Krzysieq · 17 September 2008 09:07

Hi,

I have a problem. I'm trying to parse with ruby some test results from
jmeter, that are stored in xml files. Unfortunately, while they should be
utf-8, some of them aren't. Probably because some db data isn't. In any
case, this makes other toys break down, like xslt transformation and
anything else that relies on the xml files being utf-8.

Does anyone know, how to get rid of such characters? When opened in an
editor like Kate, they are viewed as a white question mark in black square.
I don't really care much about the data - if it's missing some chars, nobody
will care. The point is not to destroy the xml structure and enable other
tool's operations. Any help will be greatly appreciated.

Cheers,
Chris

Brian_Candler · 17 September 2008 09:15

If you really don't care about the content:
str.gsub(/[\x80-\xff]/,'?')

···

--
Posted via http://www.ruby-forum.com/.

Mark_Thomas · 17 September 2008 12:42

Look at Vectoring Ruby On Rails: Encoding problems,
particularly the "iconvert" method which attempts conversion to UTF-8,
but in the case where the string cannot be converted to UTF-8 (e.g.
double-byte chars) then it replaces the chars with "?".

-- Mark.

···

On Sep 17, 5:07 am, Krzysieq <krzys...@gazeta.pl> wrote:

[Note: parts of this message were removed to make it a legal post.]

Hi,

I have a problem. I'm trying to parse with ruby some test results from
jmeter, that are stored in xml files. Unfortunately, while they should be
utf-8, some of them aren't. Probably because some db data isn't. In any
case, this makes other toys break down, like xslt transformation and
anything else that relies on the xml files being utf-8.

James_Edward_Gray_II · 17 September 2008 12:44

If you can figure out the encoding they are actually in, I recommend using Iconv's transliterate mode:

require "iconv"
Iconv.conv("UTF-8//TRANSLIT", old_encoding_name, data)

James Edward Gray II

···

On Sep 17, 2008, at 4:07 AM, Krzysieq wrote:

I have a problem. I'm trying to parse with ruby some test results from
jmeter, that are stored in xml files. Unfortunately, while they should be utf-8, some of them aren't. Probably because some db data isn't. In any case, this makes other toys break down, like xslt transformation and
anything else that relies on the xml files being utf-8.
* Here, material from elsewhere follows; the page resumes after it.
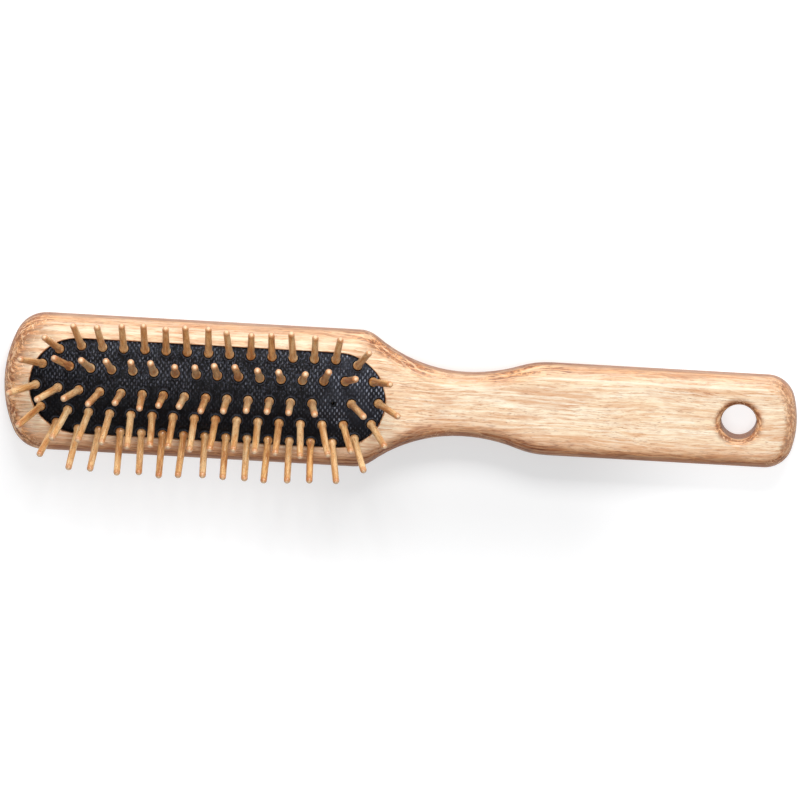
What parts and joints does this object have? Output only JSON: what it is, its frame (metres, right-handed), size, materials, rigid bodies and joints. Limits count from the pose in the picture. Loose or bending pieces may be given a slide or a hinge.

Does anyone know, how to get rid of such characters?

Rob_Biedenharn1 · 17 September 2008 12:26

You can have bytes in that range as the first byte of a well-formed UTF-8 Byte Sequence. They just can't represent a single byte. It's just not that simple.

-Rob

Rob Biedenharn http://agileconsultingllc.com
Rob@AgileConsultingLLC.com

···

On Sep 17, 2008, at 5:15 AM, Brian Candler wrote:

If you really don't care about the content:
str.gsub(/[\x80-\xff]/,'?')
--

Jeremy_Hinegardner · 17 September 2008 16:47

This is the approach we have take on some of our code, basically we wanted to
replicate the 'iconv -c' behavior. Does TRANSLIT do this ? I've never used
that mode before.

module UTF8
module Cleanable

···

On Wed, Sep 17, 2008 at 09:44:23PM +0900, James Gray wrote:

On Sep 17, 2008, at 4:07 AM, Krzysieq wrote:

I have a problem. I'm trying to parse with ruby some test results from
jmeter, that are stored in xml files. Unfortunately, while they should be
utf-8, some of them aren't. Probably because some db data isn't. In any
case, this makes other toys break down, like xslt transformation and
anything else that relies on the xml files being utf-8.

Does anyone know, how to get rid of such characters?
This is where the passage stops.